Application developers should be aware of the fact that in the complex-text languages there is a need for transformations between the different text layouts. They should allow for user or system exits to facilitate invoking these transformations, in those places where a transformation might be expected (at input, before output, before a collating process, and so on). Programs must be able to identify the location and content of the complex-text attributes, and be able to change their content if needed.

Just as for any other language, an application meant to be used for complex-text languages should utilize the appropriate language code page and cultural data (date and time layout, collating sequence, monetary layout, and so on).

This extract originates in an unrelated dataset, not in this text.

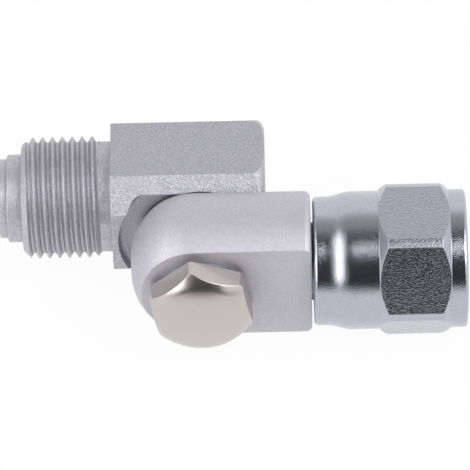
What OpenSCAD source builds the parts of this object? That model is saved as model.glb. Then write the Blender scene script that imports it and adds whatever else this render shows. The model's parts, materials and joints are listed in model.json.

Application developers should design their products in such a way that they use, as much as possible, the standard functions and controls provided by the operating system services or toolkits for these languages. They might choose to use the APIs offered in the national language versions of the operating system services or toolkits to perform such transformations (when available).

It would be good practice to concentrate all the functions related to National Language in a specific program area for easy maintainability and change support.

Footnotes

1.Arabic is spoken mainly in Algeria, Bahrain, Egypt, Iraq, Israel, Jordan, Kuwait, Lebanon, Libya, Morocco, Oman, Qatar, Saudi Arabia, Sudan, Syria, Tunisia, United Arab Emirates, and Yemen. Urdu is spoken mainly in Pakistan. Farsi is spoken mainly in Iran. Hebrew is spoken mainly in Israel, and Yiddish is spoken mainly in Israel, Europe, and North America.

2.Sometimes it is possible to have a contextual global orientation, where the global orientation is set according to the directional characteristic of the first character in the data stream that has a distinct directionality.